La corona di spine è fatta di rovi intrecciati, mentre il Titulus crucis, realizzato su supporto metallico, è sicuramente un’aggiunta recente. Le operazioni di stuccatura sono state realizzate utilizzando la Balsite® per le lacune del supporto più profonde ed il classico impasto a gesso di Bologna e colla di coniglio per le lacune più superficiali. Si è scelto di chiudere i numerosi fori di sfarfallamento per una percentuale di circa il 30% del degrado totale, ponendo una maggiore attenzione alla ricomposizione dell’estetica del viso, trattandosi questa di un’opera di grande devozione popolare. La reintegrazione pittorica è avvenuta con colori ad acquerello e a vernice e sulle aree interessate da grosse lacune stuccate, è stata applicata la tecnica del puntinato.

Il Crocifisso di Fontechiari è stato ricollocato nella sua nicchia, la prima a destra entrando nella chiesa di Santa Maria dei Fratelli. La nicchia è stata bonificata nei giorni a cavallo tra ottobre e novembre 2016, quando, in accordo con la dott.ssa Alessandra Acconci, abbiamo eseguito un descialbo dei quattro strati pittorici soprammessi all’originale. È venuta alla luce una lavorazione dell’intonaco della nicchia a stucco romano di grande pregio, dipinto di color terra rossa. Su di esso, a risparmio, quindi del colore chiaro dell’intonaco, abbiamo trovato i segni di una croce che è del tutto uguale per misure alla croce in restauro. Inoltre tracce dei diversi colori che si sono alternati nella nicchia nel tempo, sono stati ritrovati sulla croce lignea e testimoniano e confermano la stratigrafia delle pareti.

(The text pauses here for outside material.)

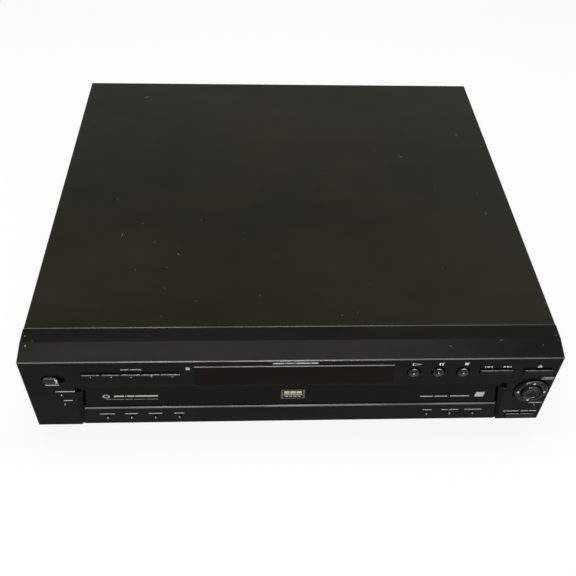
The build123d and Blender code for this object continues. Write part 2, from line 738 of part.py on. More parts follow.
def make_exchange_key(x):
    return make_key((Rectangle(*EXCHANGE_CAP), 1.2, 0), (x, EXCHANGE_Z), (5.9, 3.2))


def make_cursor_ring():
    """Ring round the middle key, with its edge eased; it tips on the pivot frame about either axis."""
    x, z = CURSOR_CENTRE
    ring = front_stud(x, z, FRONT_Y - CURSOR_PROUD, FLANGE_Y + 1, CURSOR_RADIUS, ROUND_SIDES)
    ring = chamfer(ring.faces().sort_by(Axis.Y)[0].edges(), CURSOR_EDGE)
    return ring - front_stud(x, z, FRONT_Y - 4, FLANGE_Y + 2, ENTER_RADIUS + ENTER_GAP, MORE_SIDES)


def make_cursor_pivot():
    """Square frame behind the cursor ring that lets it tip."""
    outer, inner = CURSOR_FRAME
    frame = Rectangle(outer, outer) - Rectangle(inner, inner)
    return front_shape(frame, *CURSOR_CENTRE, *[FLANGE_Y + back for back in CURSOR_FRAME_BACK])


def make_enter_key():
    cap = RegularPolygon(ENTER_RADIUS, MORE_SIDES)
    return make_key((cap, 3.4, 0.8), CURSOR_CENTRE, (3.5, 3.5))


def switch_places():
    """Where a switch stands behind each key: X and Z."""
    places = [POWER_KEY, OPEN_CLOSE_KEY, CURSOR_CENTRE, *SMALL_KEYS.values()]
    places += [(disc_key_x(n), DISC_KEYS_Z) for n in range(DISC_COUNT)]
    places += [(x, TRANSPORT_Z) for x in TRANSPORT_KEYS.values()]
    places += [(ROCKER[0] + dx, ROCKER[1]) for dx in (-ROCKER_STEM_X, ROCKER_STEM_X)]
    places += [(x, EXCHANGE_Z) for x in EXCHANGE_KEYS.values()]
    places += [(x, STRIP_KEYS_Z) for x in STRIP_KEYS.values()]
    return places


def make_tact_switches():
    return [
        across(x, SWITCH_HALF, SWITCH_FRONT_Y, BOARD_Y[0], z, SWITCH_HALF) for x, z in switch_places()
    ]


def make_front_board():
    """Boards behind the key band, behind both pillars and behind the strip."""
    pillar_x, end_x, low, strip_top, band_low, top = 179, 211, 17, 32, 68, 93
    board = block(-end_x, end_x, *BOARD_Y, band_low, top)
    pillar = block(pillar_x, end_x, *BOARD_Y, low, band_low)
    return board + pillar + mirrored(pillar) + block(-pillar_x, pillar_x, *BOARD_Y, low, strip_top)


# Tray


def corner_pockets():
    """The hollows under the tray's corners, outside the bowl; the front left corner holds the motor."""
    length = TRAY_BACK_Y - TRAY_BODY_Y
    inner = Rectangle(2 * (TRAY_HALF_WIDTH - TRAY_WALL), length - 2 * TRAY_WALL)
    corners = Pos(0, (TRAY_BODY_Y + TRAY_BACK_Y) / 2) * inner
    corners -= Pos(0, CAROUSEL_Y) * RegularPolygon(TRAY_BOWL_RADIUS + 2, RIM_SIDES)
    corners -= Pos(0, CAROUSEL_Y) * Rectangle(140, 400)
    for pocket in corners.faces():
        middle = pocket.center()
        if middle.X > 0 or middle.Y > CAROUSEL_Y:
            yield extrude(Pos(0, 0, DECK_BOTTOM_Z - 1) * pocket, amount=TRAY_TOP_Z - DECK_BOTTOM_Z - 1)


def gear_shelf():
    """The ledge that carries the table motor, cut to the tray's corner."""
    x, y = TABLE_GEAR_X - GEAR_SHELF_OFFSET, TABLE_GEAR_Y - GEAR_SHELF_OFFSET
    shelf = Pos(x, y, GEAR_SHELF_Z) * Rot(0, 0, 45) * Box(*GEAR_SHELF)
    shelf &= block(-TRAY_HALF_WIDTH, 0, TRAY_BODY_Y, 0, DECK_BOTTOM_Z, TRAY_TOP_Z)
    shelf -= stud(0, CAROUSEL_Y, DECK_BOTTOM_Z, TRAY_TOP_Z, TRAY_BOWL_RADIUS, RIM_SIDES)
    return shelf - post(TABLE_GEAR_X, TABLE_GEAR_Y, DECK_BOTTOM_Z, TRAY_TOP_Z, TABLE_SHAFT_RADIUS + 0.7)


def make_tray():
    """Deck, bowl for the carousel, corner shelves, side rails and the rack under the left side."""
    half = TRAY_HALF_WIDTH
    above = TRAY_TOP_Z + 1
    tray = block(-half, half, TRAY_BODY_Y, TRAY_BACK_Y, DECK_BOTTOM_Z, TRAY_TOP_Z)
    tray -= stud(0, CAROUSEL_Y, DECK_TOP_Z, above, TRAY_BOWL_RADIUS, RIM_SIDES)
    for pocket in corner_pockets():
        tray -= pocket
    tray -= block(TRAY_WALL - half, -62, TRAY_BODY_Y + TRAY_WALL, -100, DECK_TOP_Z, above)
    tray += gear_shelf()
    gap = READER_GAP_HALF
    tray -= block(-gap, gap, READER_GAP_FRONT_Y, TRAY_BACK_Y + 1, DECK_BOTTOM_Z - 1, above)
    tray += post(0, CAROUSEL_Y, DECK_TOP_Z - 1, HUB_POST_TOP_Z, HUB_POST_RADIUS)
    rail = block(half - 1, half + RAIL_REACH, TRAY_BODY_Y + RAIL_START, TRAY_BACK_Y, *RAIL_Z)
    rack = rack_outline(DRIVE_Y - RACK_LEAD, DRIVE_Y)
    return tray + rail + mirrored(rail) + flat_shape(rack, 0, 0, RACK_BOTTOM_Z, RACK_TOP_Z)


def make_tray_front():
    """The plate that closes the opening: a wide brow on top, then slanted ends down to the strip."""
    half = [
        (BROW_HALF_WIDTH, TRAY_FRONT_TOP_Z),
        (BROW_HALF_WIDTH, BROW_BOTTOM_Z),
        (tray_edge_x(BROW_BOTTOM_Z), BROW_BOTTOM_Z),
        (tray_edge_x(TRAY_FRONT_FOOT_Z), TRAY_FRONT_FOOT_Z),
    ]
    plate = front_outline(both_ways(half), TRAY_FRONT_Y, TRAY_BODY_Y)
    ends = plate.faces().sort_by(Axis.Y)[0].edges().filter_by(Axis.X, reverse=True)
    return chamfer([e for e in ends if e.center().Z < BROW_BOTTOM_Z], TRAY_FRONT_EDGE)


def make_table_motor():
    """Can motor on the gear shelf, with its shaft down through the gear."""
    x, y = TABLE_GEAR_X, TABLE_GEAR_Y
    can = stud(x, y, *TABLE_MOTOR_Z, TABLE_MOTOR_RADIUS, MORE_SIDES)
    return can + stud(x, y, DECK_TOP_Z + 0.3, TABLE_MOTOR_Z[0] + 0.6, TABLE_SHAFT_RADIUS, FEW_SIDES)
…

A sorpresa, su questa superficie in stucco romano dipinto, è stata trovata una scritta a grafite che riporta una data e una firma. La scritta dice:

«26 Aprile 1898. Fu levato questo Christo da questa nicchia e fu portato nella Chiesa di sopra per ottenere grazia per la pioggia. Un pater noster per noi Filomeno e fratello Gelsomino Ferrante».

Abbiamo dunque la conferma che la nicchia e la croce in restauro di legno di noce nascono nello stesso momento, cioè in una data antecedente il 1898. Si potrebbe allo stesso modo ipotizzare che la scultura raffigurante il Cristo morto e la croce siano coeve, vista l’impronta lasciata sul legno dalle tibie incrociate, i chiodini che fissavano un teschio sotto i piedi e i chiodi antichi fissati alla croce e lavorati a mano, che trafiggono le mani e i piedi del Redentore.

La scoperta della scritta a grafite, oltre a testimoniare una tradizione ed un culto locale, che vuole il Crocifisso di Fontechiari miracoloso in periodi di siccità se trasportato fuori dalla chiesa, ha creato un particolare interesse nella comunità locale che si è subito adoperata a capire chi potessero essere questi Filomeno e Gelsomino Ferrante, riscoprendoli nel bisnonno, sacrestano, dell’ex sindaco e in suo fratello. Per noi che abbiamo eseguito il restauro, invece, la data del 26 Aprile 1898 riportata sul muro, rappresenta un’ ulteriore conferma ai dati già emersi, fissando con molta probabilità un termine post quem per gli interventi di manutenzione (almeno due quelli emersi durante il lavoro) che sono stati eseguiti sul crocifisso. Tale data inoltre ci dà la certezza che gli strati di ridipintura rimossi nella nicchia sono tutti posteriori al 1898.